The Fair Housing Act addresses handicap instead of disability. Handicap is a physical or mental impairment which substantially limits one or more major life activity, record of having such impairment or being regarded as having such impairment. The Act applies to any dwelling intended for occupancy as a residence by one or more families and any vacant land which is offered for sale for the construction of a dwelling or dwellings. It is not limited to public accommodation it does apply to condominiums.
The Fair Housing Act requires housing providers, which includes a condominium association, to make reasonable accommodations for a person with a handicap to afford a handicapped person equal opportunity to use and enjoy a dwelling unit. Unlike accommodation under the ADA, the Fair Housing Act only requires the housing provider allow the reasonable accommodation and does not require it to pay for it. The owner requesting an accommodation can be required to pay for it and even pay for the design, permitting and required approvals.
Determination of reasonableness is done on a case by case basis. Generally, the minimal needed to accommodate the handicap is reasonable. The handicapped person is not entitled to unrestricted choice of how to accommodate his or her handicap.
The accommodation must be necessary to improve the owner's ability to deal with the handicap. For example, an owner may be entitled to a seeing eye dog if he is blind. But, in Bronk v Ineichen, the court agreed that deaf tenants are not entitled to a dog where the dog was not necessary as a hearing dog.
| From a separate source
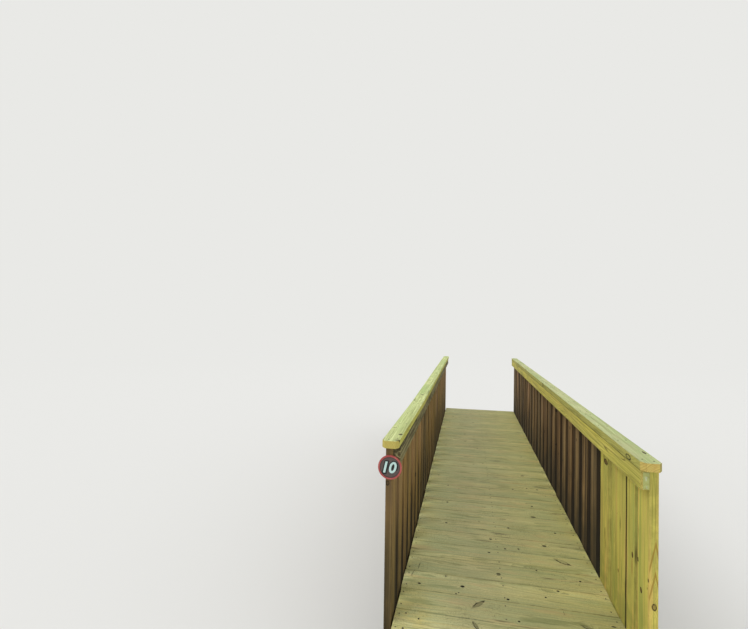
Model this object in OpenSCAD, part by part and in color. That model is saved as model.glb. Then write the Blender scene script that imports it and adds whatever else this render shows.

A condominium association is required to provide a reasonable accommodation for a handicap, but, your right to the accommodation may be limited by law. If your association is unwilling to accommodate you, you should retain an experienced attorney who can give you advice in circumstances of your case. If the association is in violation of the Fair Housing Act, the court can award damages, attorney fees and costs. If the association action is particularly egregious, the court can also award punitive damages. There is a two year of limitations so prompt action is necessary.